Spatial-temporal offshore wind speed characteristics prediction based on an improved purely 2D CNN approach in a large-scale perspective using reanalysis dataset

Abstract

Accurate prediction of spatial–temporal wind speed with a large-scale perspective is vital for the wind farm dynamic regulation, the floating wind turbine deployment and its early warning. Machine-learning approaches have been applied for wind prediction to alleviate the computational challenges of traditional numerical models. Yet, most previous studies emphasized the forecasting accuracy employing location-specific dataset, such methodologies are site-specific and ignore the importance of spatial–temporal fidelity required by the 2D regional wind farm blueprint.
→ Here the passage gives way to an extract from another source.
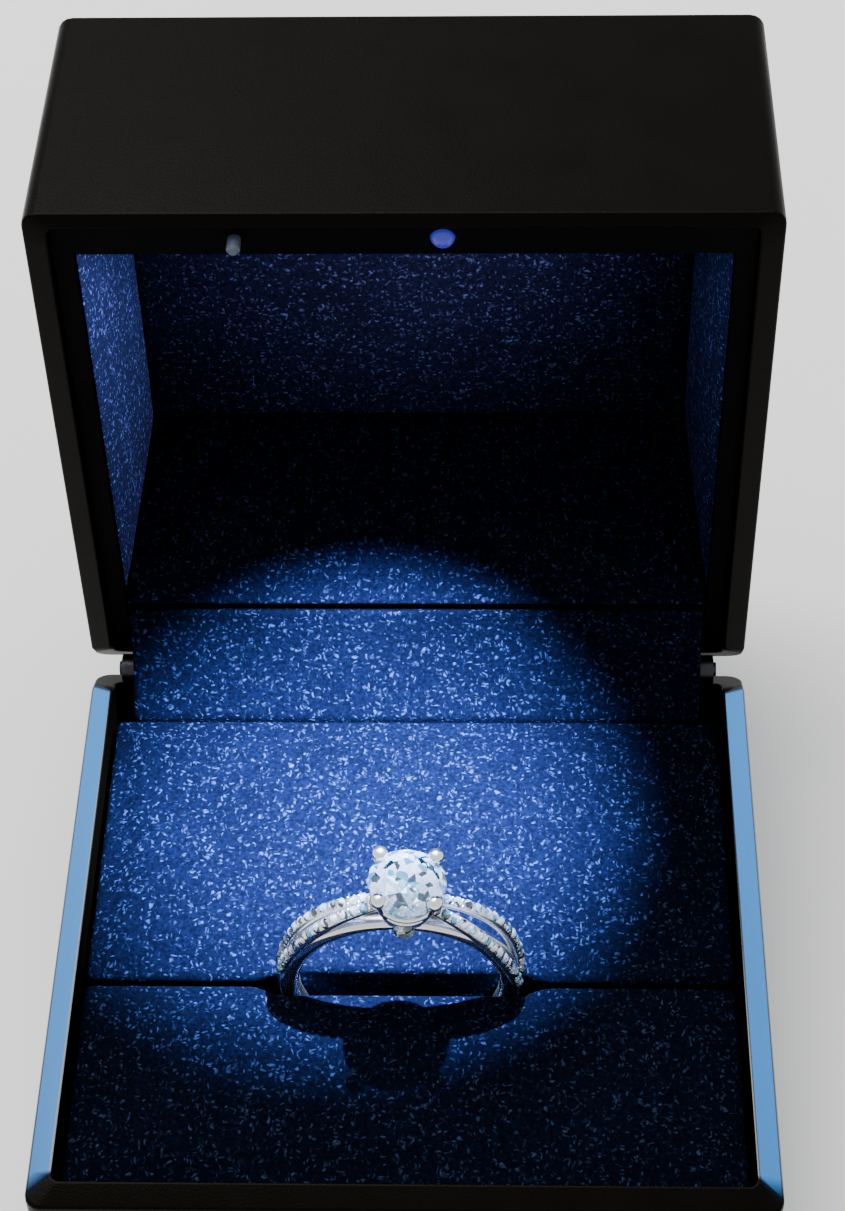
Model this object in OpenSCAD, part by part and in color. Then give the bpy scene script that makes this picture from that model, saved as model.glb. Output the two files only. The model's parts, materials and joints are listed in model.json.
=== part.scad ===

Furtherly, the Recurrent Neural Networks based approach they employed exhibit low efficiency in terms of model convergence on the aspect of practical engineering purposes. This study firstly proposed an improved Unet-based machine learning method using residual learning to predict the spatial–temporal wind field in the North Atlantic Ocean with great potential wind-energy in a large spatial-scale perspective. Several state-of-the-art machine learning methods were established for a better performance comparison. A public reanalysis dataset with very high resolution (0.25° x 0.25°) was employed to verify the proposed method with multi-steps ahead predictions, the model performance was furtherly compared with the rest approaches under different criteria, consisting of Pearson correlation coefficient (PCC), Mean absolutely error (MAE), Root mean square error (RMSE) and symmetric mean absolute percentage error (SMAPE), all exhibiting considerable improvements. The overall forecasting RMSE for the proposed method dropped to 0.088 m/s and 0.087 m/s for wind component U and V correspondingly. Furtherly, comprehensive discussions were provided with both temporal and spatial perspective, revealing that the proposed model can offer an accurate 2D wind speed prediction along timeline (the PCC equals to 0.99). The proposed data-driven method presents promising potential to accurately preserve the spatial-resolved patterns which are variant in both spatial and temporal dimensions, and show superiority in terms of computational efficiency in terms of achieving large-scale wind pattern predictions.